Start of Dataset records

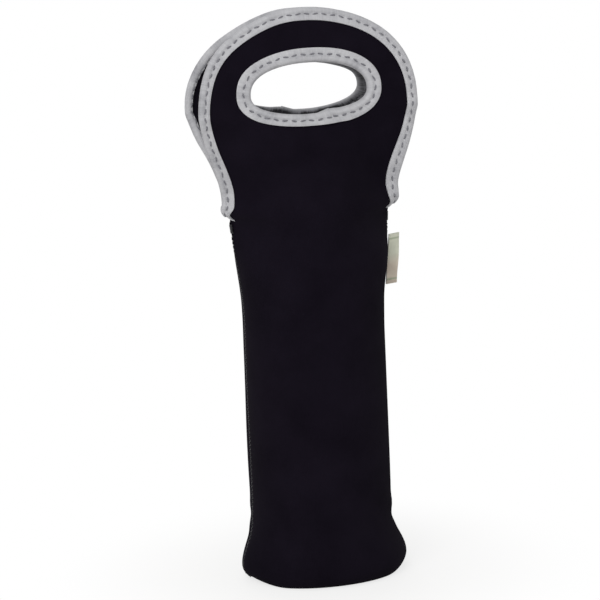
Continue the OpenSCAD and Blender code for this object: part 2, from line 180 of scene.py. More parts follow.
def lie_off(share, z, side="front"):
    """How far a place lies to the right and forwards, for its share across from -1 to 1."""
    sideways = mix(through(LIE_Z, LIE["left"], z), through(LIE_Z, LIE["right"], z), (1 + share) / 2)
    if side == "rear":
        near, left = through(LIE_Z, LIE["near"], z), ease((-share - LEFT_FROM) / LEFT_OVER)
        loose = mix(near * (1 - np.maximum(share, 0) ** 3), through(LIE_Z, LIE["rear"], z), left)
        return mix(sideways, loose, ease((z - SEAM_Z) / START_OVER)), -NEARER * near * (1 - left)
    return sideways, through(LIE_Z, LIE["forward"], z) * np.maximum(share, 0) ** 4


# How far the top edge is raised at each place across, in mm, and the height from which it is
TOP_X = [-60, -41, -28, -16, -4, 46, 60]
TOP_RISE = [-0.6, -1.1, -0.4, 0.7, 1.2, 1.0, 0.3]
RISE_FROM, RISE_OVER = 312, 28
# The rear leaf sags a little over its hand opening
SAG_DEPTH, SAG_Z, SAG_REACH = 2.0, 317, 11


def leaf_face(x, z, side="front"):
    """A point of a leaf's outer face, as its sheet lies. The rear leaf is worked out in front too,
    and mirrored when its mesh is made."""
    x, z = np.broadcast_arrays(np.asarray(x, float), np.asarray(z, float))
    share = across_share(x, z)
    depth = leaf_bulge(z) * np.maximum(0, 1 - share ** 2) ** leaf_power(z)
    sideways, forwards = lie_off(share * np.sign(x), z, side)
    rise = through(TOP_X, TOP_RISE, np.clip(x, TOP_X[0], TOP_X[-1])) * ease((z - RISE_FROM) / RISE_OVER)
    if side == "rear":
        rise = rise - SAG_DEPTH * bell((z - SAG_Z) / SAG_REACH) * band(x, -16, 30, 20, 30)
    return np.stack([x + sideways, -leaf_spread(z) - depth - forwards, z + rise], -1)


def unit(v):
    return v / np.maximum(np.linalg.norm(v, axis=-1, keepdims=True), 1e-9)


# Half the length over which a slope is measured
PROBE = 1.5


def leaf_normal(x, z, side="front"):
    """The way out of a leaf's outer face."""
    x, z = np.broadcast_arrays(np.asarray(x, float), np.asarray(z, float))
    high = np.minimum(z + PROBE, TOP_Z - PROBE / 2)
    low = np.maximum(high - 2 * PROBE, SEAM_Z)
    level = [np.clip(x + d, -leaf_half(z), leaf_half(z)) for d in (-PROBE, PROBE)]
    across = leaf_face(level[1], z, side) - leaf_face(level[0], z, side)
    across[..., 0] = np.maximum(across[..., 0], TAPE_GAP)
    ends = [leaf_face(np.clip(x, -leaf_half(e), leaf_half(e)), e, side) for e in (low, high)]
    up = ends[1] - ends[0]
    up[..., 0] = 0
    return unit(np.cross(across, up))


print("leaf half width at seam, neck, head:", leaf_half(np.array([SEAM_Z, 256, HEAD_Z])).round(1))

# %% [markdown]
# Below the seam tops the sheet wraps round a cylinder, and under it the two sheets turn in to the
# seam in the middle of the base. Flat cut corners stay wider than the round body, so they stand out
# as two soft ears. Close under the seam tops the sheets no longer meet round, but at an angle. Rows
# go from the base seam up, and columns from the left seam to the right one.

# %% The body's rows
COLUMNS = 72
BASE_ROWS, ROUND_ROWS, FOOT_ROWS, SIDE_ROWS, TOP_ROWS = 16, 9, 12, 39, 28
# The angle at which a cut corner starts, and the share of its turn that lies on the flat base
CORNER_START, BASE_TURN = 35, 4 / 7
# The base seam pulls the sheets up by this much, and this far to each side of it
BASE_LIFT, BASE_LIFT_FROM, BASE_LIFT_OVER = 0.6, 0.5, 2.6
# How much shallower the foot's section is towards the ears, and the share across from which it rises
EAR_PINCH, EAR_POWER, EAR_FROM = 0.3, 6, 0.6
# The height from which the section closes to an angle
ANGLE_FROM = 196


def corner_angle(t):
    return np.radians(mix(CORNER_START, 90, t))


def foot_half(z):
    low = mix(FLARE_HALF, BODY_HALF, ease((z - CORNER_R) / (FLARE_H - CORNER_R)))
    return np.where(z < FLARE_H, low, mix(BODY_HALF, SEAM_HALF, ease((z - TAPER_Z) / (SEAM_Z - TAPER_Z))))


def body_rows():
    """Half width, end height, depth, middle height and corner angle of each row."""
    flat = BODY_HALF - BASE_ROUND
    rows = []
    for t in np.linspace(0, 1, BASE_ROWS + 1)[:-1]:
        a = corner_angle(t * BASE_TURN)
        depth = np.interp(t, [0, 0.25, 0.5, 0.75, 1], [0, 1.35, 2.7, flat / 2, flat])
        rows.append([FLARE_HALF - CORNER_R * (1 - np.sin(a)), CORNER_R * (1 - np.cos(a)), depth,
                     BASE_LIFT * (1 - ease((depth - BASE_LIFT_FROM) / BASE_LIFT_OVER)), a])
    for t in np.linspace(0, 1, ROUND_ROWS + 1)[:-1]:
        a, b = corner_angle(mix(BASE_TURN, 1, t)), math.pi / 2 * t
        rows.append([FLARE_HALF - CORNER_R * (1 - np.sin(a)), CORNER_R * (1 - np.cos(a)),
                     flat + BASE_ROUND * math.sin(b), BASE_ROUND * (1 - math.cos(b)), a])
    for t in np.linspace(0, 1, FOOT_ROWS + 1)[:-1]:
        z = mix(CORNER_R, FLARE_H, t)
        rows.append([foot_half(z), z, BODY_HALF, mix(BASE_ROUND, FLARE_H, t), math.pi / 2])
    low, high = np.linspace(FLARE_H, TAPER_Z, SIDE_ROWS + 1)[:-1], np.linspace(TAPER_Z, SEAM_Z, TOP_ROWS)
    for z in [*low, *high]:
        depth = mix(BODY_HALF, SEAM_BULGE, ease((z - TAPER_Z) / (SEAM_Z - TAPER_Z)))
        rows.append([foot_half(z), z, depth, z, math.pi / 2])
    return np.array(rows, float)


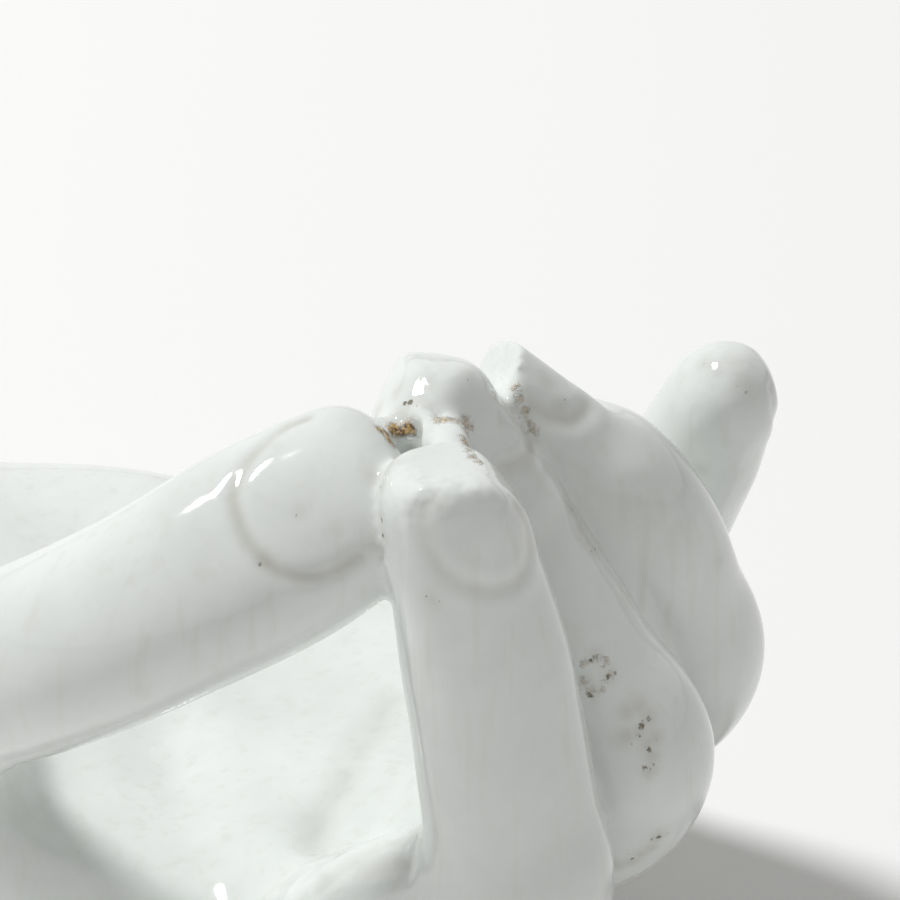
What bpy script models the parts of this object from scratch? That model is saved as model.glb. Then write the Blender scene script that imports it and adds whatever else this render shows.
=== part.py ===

End of Dataset records

Work required
Quote the entire listing above exactly.

Problem solution
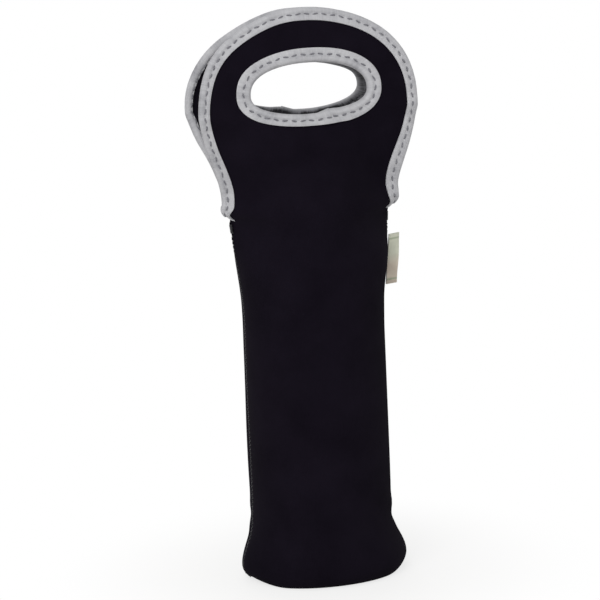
Continue the OpenSCAD and Blender code for this object: part 2, from line 180 of scene.py. More parts follow.
def lie_off(share, z, side="front"):
    """How far a place lies to the right and forwards, for its share across from -1 to 1."""
    sideways = mix(through(LIE_Z, LIE["left"], z), through(LIE_Z, LIE["right"], z), (1 + share) / 2)
    if side == "rear":
        near, left = through(LIE_Z, LIE["near"], z), ease((-share - LEFT_FROM) / LEFT_OVER)
        loose = mix(near * (1 - np.maximum(share, 0) ** 3), through(LIE_Z, LIE["rear"], z), left)
        return mix(sideways, loose, ease((z - SEAM_Z) / START_OVER)), -NEARER * near * (1 - left)
    return sideways, through(LIE_Z, LIE["forward"], z) * np.maximum(share, 0) ** 4


# How far the top edge is raised at each place across, in mm, and the height from which it is
TOP_X = [-60, -41, -28, -16, -4, 46, 60]
TOP_RISE = [-0.6, -1.1, -0.4, 0.7, 1.2, 1.0, 0.3]
RISE_FROM, RISE_OVER = 312, 28
# The rear leaf sags a little over its hand opening
SAG_DEPTH, SAG_Z, SAG_REACH = 2.0, 317, 11


def leaf_face(x, z, side="front"):
    """A point of a leaf's outer face, as its sheet lies. The rear leaf is worked out in front too,
    and mirrored when its mesh is made."""
    x, z = np.broadcast_arrays(np.asarray(x, float), np.asarray(z, float))
    share = across_share(x, z)
    depth = leaf_bulge(z) * np.maximum(0, 1 - share ** 2) ** leaf_power(z)
    sideways, forwards = lie_off(share * np.sign(x), z, side)
    rise = through(TOP_X, TOP_RISE, np.clip(x, TOP_X[0], TOP_X[-1])) * ease((z - RISE_FROM) / RISE_OVER)
    if side == "rear":
        rise = rise - SAG_DEPTH * bell((z - SAG_Z) / SAG_REACH) * band(x, -16, 30, 20, 30)
    return np.stack([x + sideways, -leaf_spread(z) - depth - forwards, z + rise], -1)


def unit(v):
    return v / np.maximum(np.linalg.norm(v, axis=-1, keepdims=True), 1e-9)


# Half the length over which a slope is measured
PROBE = 1.5


def leaf_normal(x, z, side="front"):
    """The way out of a leaf's outer face."""
    x, z = np.broadcast_arrays(np.asarray(x, float), np.asarray(z, float))
    high = np.minimum(z + PROBE, TOP_Z - PROBE / 2)
    low = np.maximum(high - 2 * PROBE, SEAM_Z)
    level = [np.clip(x + d, -leaf_half(z), leaf_half(z)) for d in (-PROBE, PROBE)]
    across = leaf_face(level[1], z, side) - leaf_face(level[0], z, side)
    across[..., 0] = np.maximum(across[..., 0], TAPE_GAP)
    ends = [leaf_face(np.clip(x, -leaf_half(e), leaf_half(e)), e, side) for e in (low, high)]
    up = ends[1] - ends[0]
    up[..., 0] = 0
    return unit(np.cross(across, up))


print("leaf half width at seam, neck, head:", leaf_half(np.array([SEAM_Z, 256, HEAD_Z])).round(1))

# %% [markdown]
# Below the seam tops the sheet wraps round a cylinder, and under it the two sheets turn in to the
# seam in the middle of the base. Flat cut corners stay wider than the round body, so they stand out
# as two soft ears. Close under the seam tops the sheets no longer meet round, but at an angle. Rows
# go from the base seam up, and columns from the left seam to the right one.

# %% The body's rows
COLUMNS = 72
BASE_ROWS, ROUND_ROWS, FOOT_ROWS, SIDE_ROWS, TOP_ROWS = 16, 9, 12, 39, 28
# The angle at which a cut corner starts, and the share of its turn that lies on the flat base
CORNER_START, BASE_TURN = 35, 4 / 7
# The base seam pulls the sheets up by this much, and this far to each side of it
BASE_LIFT, BASE_LIFT_FROM, BASE_LIFT_OVER = 0.6, 0.5, 2.6
# How much shallower the foot's section is towards the ears, and the share across from which it rises
EAR_PINCH, EAR_POWER, EAR_FROM = 0.3, 6, 0.6
# The height from which the section closes to an angle
ANGLE_FROM = 196


def corner_angle(t):
    return np.radians(mix(CORNER_START, 90, t))


def foot_half(z):
    low = mix(FLARE_HALF, BODY_HALF, ease((z - CORNER_R) / (FLARE_H - CORNER_R)))
    return np.where(z < FLARE_H, low, mix(BODY_HALF, SEAM_HALF, ease((z - TAPER_Z) / (SEAM_Z - TAPER_Z))))


def body_rows():
    """Half width, end height, depth, middle height and corner angle of each row."""
    flat = BODY_HALF - BASE_ROUND
    rows = []
    for t in np.linspace(0, 1, BASE_ROWS + 1)[:-1]:
        a = corner_angle(t * BASE_TURN)
        depth = np.interp(t, [0, 0.25, 0.5, 0.75, 1], [0, 1.35, 2.7, flat / 2, flat])
        rows.append([FLARE_HALF - CORNER_R * (1 - np.sin(a)), CORNER_R * (1 - np.cos(a)), depth,
                     BASE_LIFT * (1 - ease((depth - BASE_LIFT_FROM) / BASE_LIFT_OVER)), a])
    for t in np.linspace(0, 1, ROUND_ROWS + 1)[:-1]:
        a, b = corner_angle(mix(BASE_TURN, 1, t)), math.pi / 2 * t
        rows.append([FLARE_HALF - CORNER_R * (1 - np.sin(a)), CORNER_R * (1 - np.cos(a)),
                     flat + BASE_ROUND * math.sin(b), BASE_ROUND * (1 - math.cos(b)), a])
    for t in np.linspace(0, 1, FOOT_ROWS + 1)[:-1]:
        z = mix(CORNER_R, FLARE_H, t)
        rows.append([foot_half(z), z, BODY_HALF, mix(BASE_ROUND, FLARE_H, t), math.pi / 2])
    low, high = np.linspace(FLARE_H, TAPER_Z, SIDE_ROWS + 1)[:-1], np.linspace(TAPER_Z, SEAM_Z, TOP_ROWS)
    for z in [*low, *high]:
        depth = mix(BODY_HALF, SEAM_BULGE, ease((z - TAPER_Z) / (SEAM_Z - TAPER_Z)))
        rows.append([foot_half(z), z, depth, z, math.pi / 2])
    return np.array(rows, float)


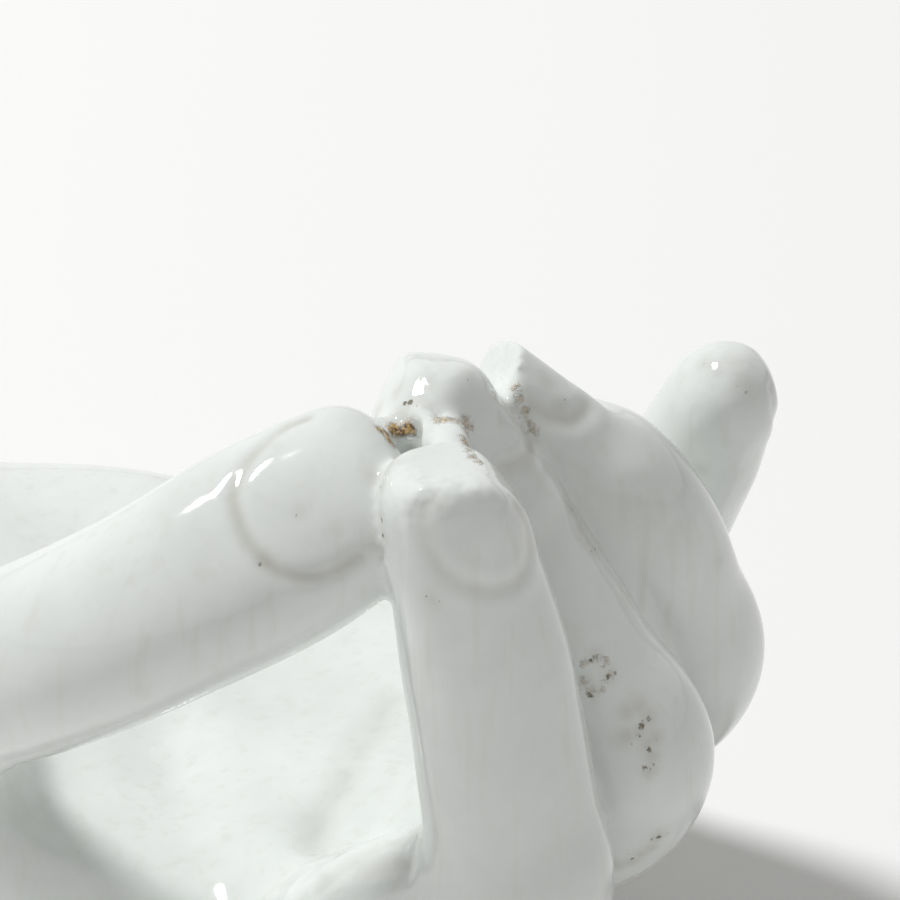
What bpy script models the parts of this object from scratch? That model is saved as model.glb. Then write the Blender scene script that imports it and adds whatever else this render shows.
=== part.py ===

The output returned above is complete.